▶ _Written exercise_
Write out the complete material exactly as it stands.

========

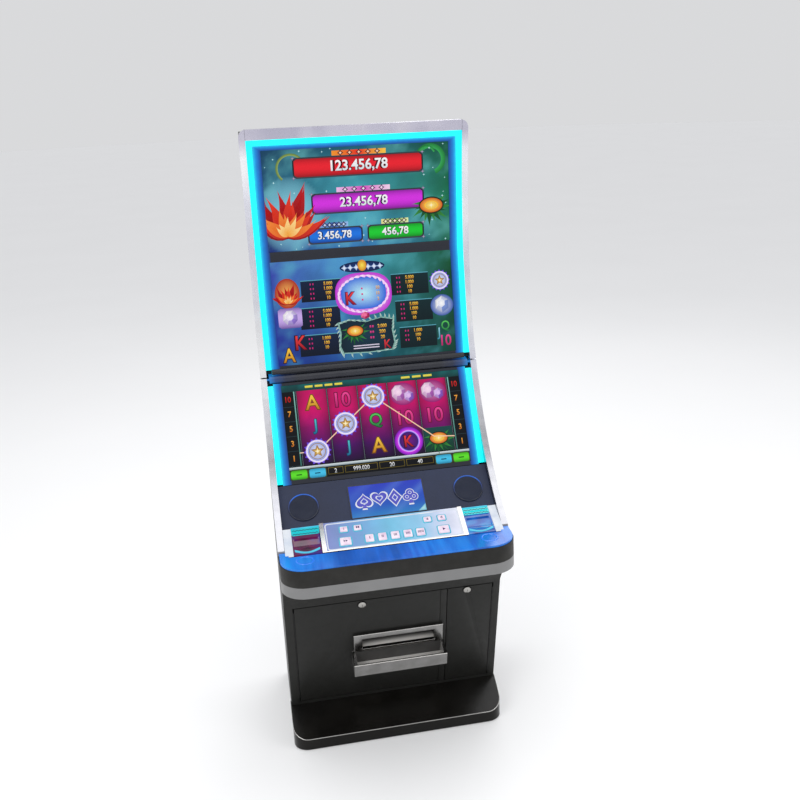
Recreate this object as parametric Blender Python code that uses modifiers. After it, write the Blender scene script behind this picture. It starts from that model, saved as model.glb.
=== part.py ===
"""Curved three-screen slot machine, built as separate pieces with real joints.

Frame: metres, X to the player's right, -Y towards the player, +Z up.
Origin: on the floor, under the centre of the machine's bounding box.
"""
import math

import bmesh
import bpy
from mathutils import Matrix, Vector

# ---------------------------------------------------------------- driving dimensions
HALF_WIDTH = 0.325          # silver rails, bumper and footrest
SKIN_HALF = 0.322           # black side panels and frames
SIDE_THICK = 0.018
BACK_Y = 0.335
REAR_FACE = BACK_Y - 0.0015     # outer face of the back sheet
REAR_INNER = BACK_Y - 0.0125    # inner face of the back sheet
FRONT_Y = -0.335
TOP_Z = 1.830
BODY_TOP_Z = 1.800          # side panels and the silver rail's opening
SHELL_TOP_Z = 1.815         # top sheet and the upper door's frame
GAP = 0.0003                # clearance between touching pieces

# Front edge of the silver rails, seen from the side: a straight foot, then two arcs.
FOOT_START = (-0.215, 0.7255)
FOOT_LENGTH = 0.0684
FOOT_ANGLE = math.radians(33.6)
LOWER_RADIUS = 0.7508
JOIN_ANGLE = math.radians(86.53)
UPPER_RADIUS = 1.8194
RAIL_NOSE = (-0.2205, 0.7085)

RAIL_DEPTH = 0.030
SHELL_DEPTH = 0.055         # rails and black frame together
BODY_DEPTH = 0.056          # where the fixed side panels begin
RAIL_INNER = 0.307
OPENING_HALF = 0.2775

# Player's face between the rails, as (y, z) corners from the top down.
DOOR_TOP = (0.1575, 1.8000)
DOOR_BEND = (0.1825, 1.4650)
DOOR_FOOT = (0.1405, 1.1225)
LID_TOP = (0.1320, 1.0980)
LID_BEND = (-0.0215, 0.8375)
PANEL_TOP = (-0.0260, 0.8380)
PANEL_FOOT = (-0.1400, 0.7500)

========

▶ _Completed exercise_
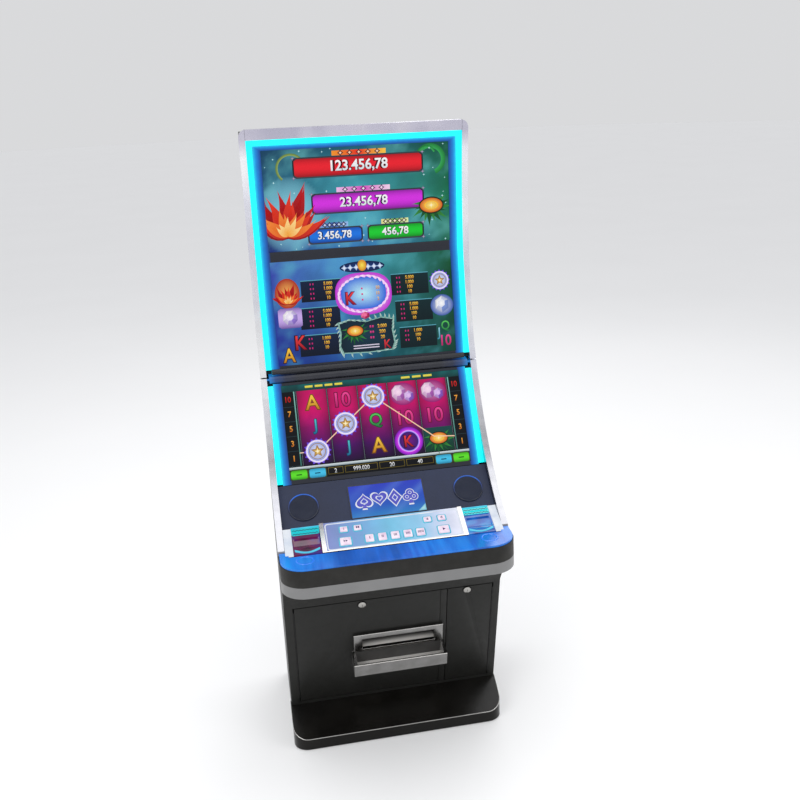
Recreate this object as parametric Blender Python code that uses modifiers. After it, write the Blender scene script behind this picture. It starts from that model, saved as model.glb.
=== part.py ===
"""Curved three-screen slot machine, built as separate pieces with real joints.

Frame: metres, X to the player's right, -Y towards the player, +Z up.
Origin: on the floor, under the centre of the machine's bounding box.
"""
import math

import bmesh
import bpy
from mathutils import Matrix, Vector

# ---------------------------------------------------------------- driving dimensions
HALF_WIDTH = 0.325          # silver rails, bumper and footrest
SKIN_HALF = 0.322           # black side panels and frames
SIDE_THICK = 0.018
BACK_Y = 0.335
REAR_FACE = BACK_Y - 0.0015     # outer face of the back sheet
REAR_INNER = BACK_Y - 0.0125    # inner face of the back sheet
FRONT_Y = -0.335
TOP_Z = 1.830
BODY_TOP_Z = 1.800          # side panels and the silver rail's opening
SHELL_TOP_Z = 1.815         # top sheet and the upper door's frame
GAP = 0.0003                # clearance between touching pieces

# Front edge of the silver rails, seen from the side: a straight foot, then two arcs.
FOOT_START = (-0.215, 0.7255)
FOOT_LENGTH = 0.0684
FOOT_ANGLE = math.radians(33.6)
LOWER_RADIUS = 0.7508
JOIN_ANGLE = math.radians(86.53)
UPPER_RADIUS = 1.8194
RAIL_NOSE = (-0.2205, 0.7085)

RAIL_DEPTH = 0.030
SHELL_DEPTH = 0.055         # rails and black frame together
BODY_DEPTH = 0.056          # where the fixed side panels begin
RAIL_INNER = 0.307
OPENING_HALF = 0.2775

# Player's face between the rails, as (y, z) corners from the top down.
DOOR_TOP = (0.1575, 1.8000)
DOOR_BEND = (0.1825, 1.4650)
DOOR_FOOT = (0.1405, 1.1225)
LID_TOP = (0.1320, 1.0980)
LID_BEND = (-0.0215, 0.8375)
PANEL_TOP = (-0.0260, 0.8380)
PANEL_FOOT = (-0.1400, 0.7500)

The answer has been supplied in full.